When an owner contacts Connelly, she walks them through pet-finding fundamentals, starting with posters. "People put too much detail on them, about where the animal was last seen or how loved they are by the kids," Connelly said. "And then the phone number is a quarter of inch tall."

A proper poster features brief details, a reward and a picture (a cute snapshot of the actual animal is less useful than a clear picture of the correct breed, Connelly said). Most important, she puts the phone number in a towering font. Best location for posting: at intersections with traffic lights. Stop signs won't do.

"People don't have time at stop signs to pay attention," she said. "At traffic lights, they're just sitting there."

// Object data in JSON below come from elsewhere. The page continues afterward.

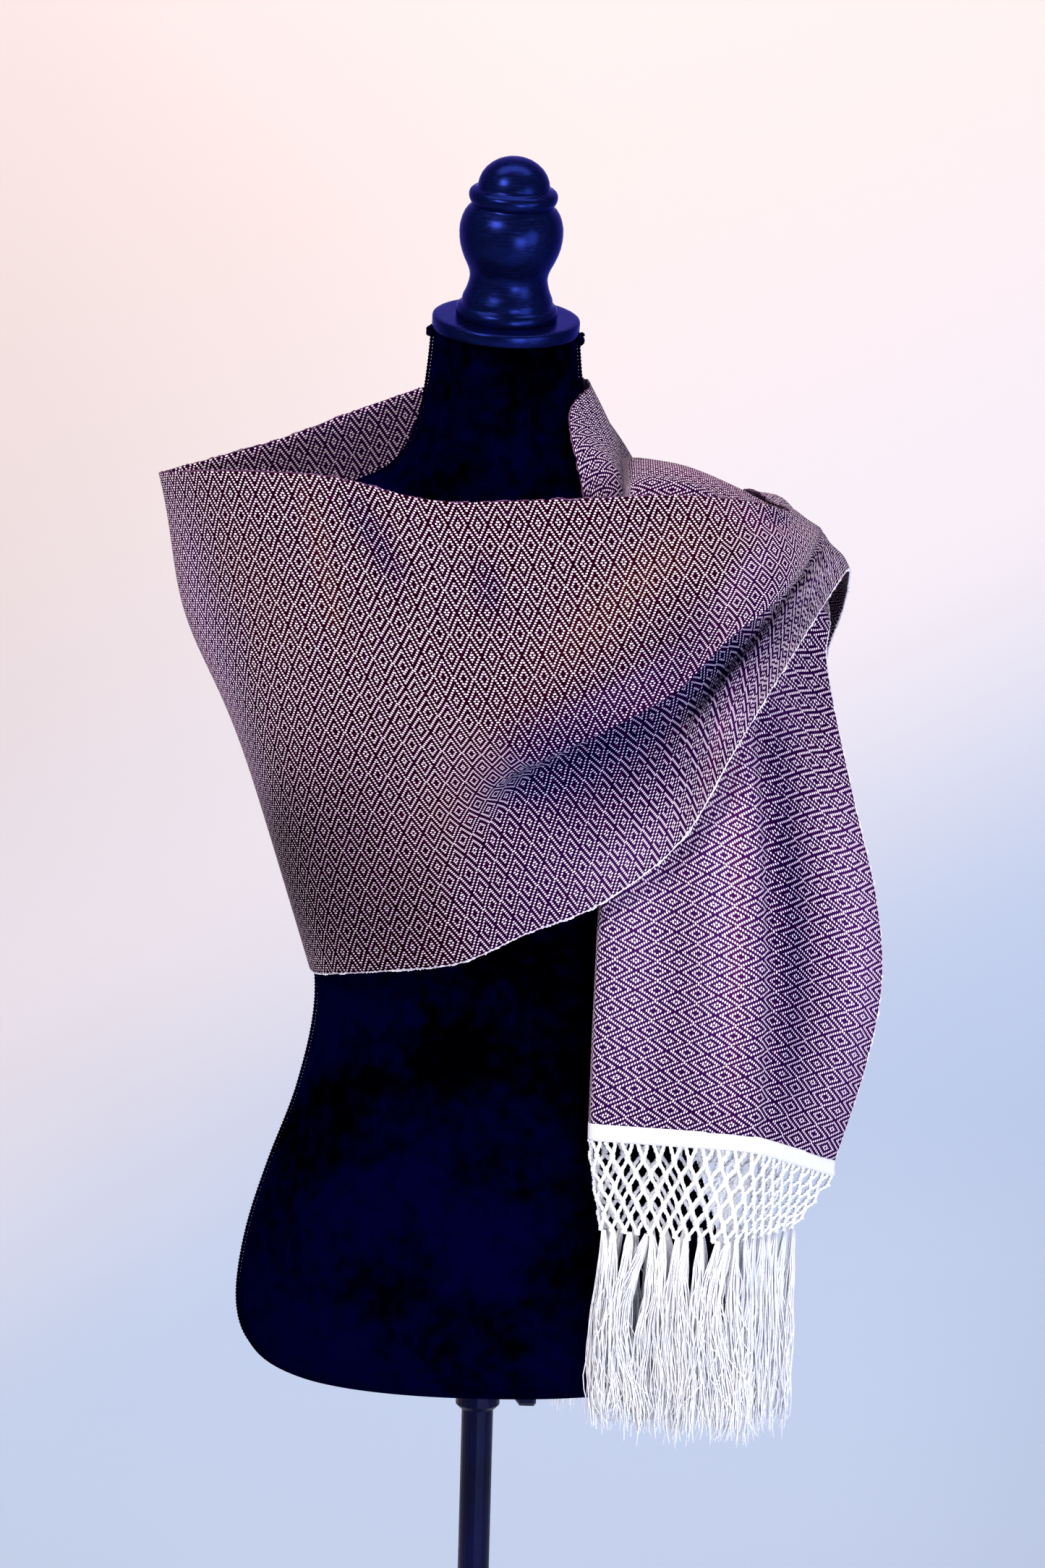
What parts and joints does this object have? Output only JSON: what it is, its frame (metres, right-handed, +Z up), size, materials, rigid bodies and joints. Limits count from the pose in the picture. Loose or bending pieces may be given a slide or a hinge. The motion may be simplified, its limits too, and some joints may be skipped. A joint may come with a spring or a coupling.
{
  "type": "rebozo on a limbless dress form",
  "caption": "Narrow diamond-weave rebozo wrapped round a limbless dress form with netted fringe at both ends, on a clamped pole stand.",
  "frame": {"origin": "on the floor under the middle of the base plate", "axes": "+Z up along the pole, -Y towards the front of the form, +X towards the side that both ends of the cloth hang on"},
  "size_m": [0.5401, 0.3383, 1.7166],
  "materials": {
    "rebozo_cloth": "point twill weave, purple and white",
    "white_yarn": "knotted white yarn",
    "navy_velvet": "dark velvet cover",
    "navy_lacquer": "dark gloss lacquer",
    "navy_metal": "dark satin paint"
  },
  "bodies": {
    "stand": {"base_plate": "navy_metal", "base_socket": "navy_metal", "pole": "navy_metal"},
    "dressed_form": {"cloth_front_end": "rebozo_cloth", "cloth_shoulder_under": "rebozo_cloth", "cloth_back_wrap": "rebozo_cloth", "cloth_left_turn": "rebozo_cloth", "cloth_front_panel": "rebozo_cloth", "cloth_shoulder_throw": "rebozo_cloth", "cloth_back_end": "rebozo_cloth", "front_heading": "white_yarn", "front_net": "white_yarn", "front_fringe": "white_yarn", "back_heading": "white_yarn", "back_net": "white_yarn", "back_fringe": "white_yarn", "form_torso": "navy_velvet", "neck_cap": "navy_lacquer", "finial": "navy_lacquer", "clamp_collar": "navy_metal", "clamp_boss": "navy_metal"},
    "clamp_knob": {"clamp_knob": "navy_metal"}
  },
  "joints": [
    {"name": "height_slide", "type": "slide", "parent": "stand", "child": "dressed_form", "axis": [0, 0, 1], "range_m": [-0.2, 0.15]},
    {"name": "clamp_turn", "type": "hinge", "parent": "dressed_form", "child": "clamp_knob", "pos_m": [0.027, 0, 0.785], "axis": [1, 0, 0], "range_deg": [0, 720]}
  ]
}
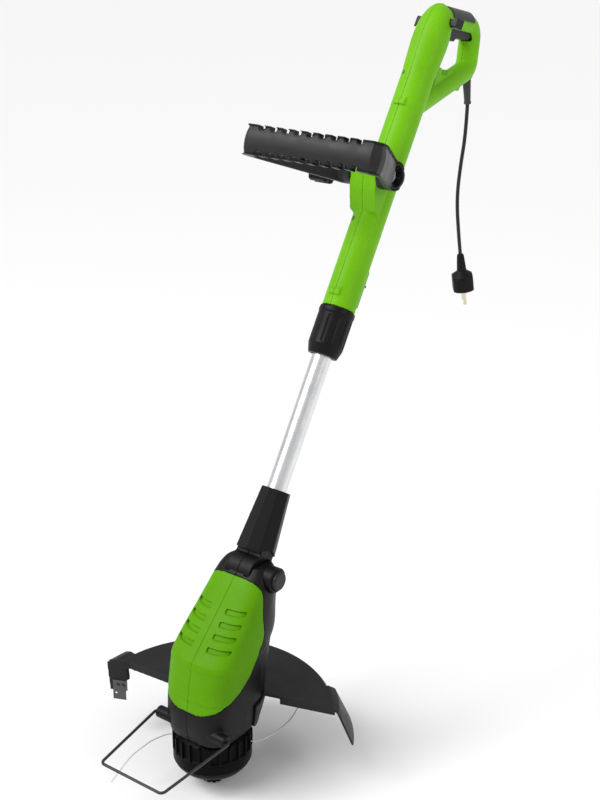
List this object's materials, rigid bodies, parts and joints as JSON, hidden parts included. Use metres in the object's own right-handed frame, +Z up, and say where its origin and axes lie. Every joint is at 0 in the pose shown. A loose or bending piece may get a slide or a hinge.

She recommends that owners put notices on Craigslist, neighborhood e-mail group lists and lost-pet sites such as Petfinder.com; start a blog; and keep food in a sheltered place outside.

About half the time, that's enough. Only when it isn't does Connelly load Salsa in her battered Pathfinder and hit the trail. Her longest ongoing search is for a wandering cairn terrier in Massachusetts. She has driven up several times in the past year, at 50 cents a mile plus about 25 hours in the harness for Salsa.

The quickest success came in the case of a house cat that fell from a second-story window in Reading, Pa. Three days later, Salsa needed just 15 minutes to find the cat hiding under a lilac bush at a neighbor's house.

Sometimes the trail goes cold. Salsa tracked an 8-month-old bichon frise in Rockville recently, only to have the scent end in a drugstore parking lot. "It was like she was abducted by aliens," Connelly said.

Make that a minivan rather than a spaceship. Weeks later, the owner got a call from New Jersey, where a man sheepishly reported that his sister and her kids had scooped up what she thought was a wild (albeit well-coiffed) puppy from the parking lot. He fessed up only after realizing that the dog had an identifying microchip.

"It's when people get involved in a dog's wandering that we have trouble," Connelly said. Otherwise, she said, Salsa usually gets her dog.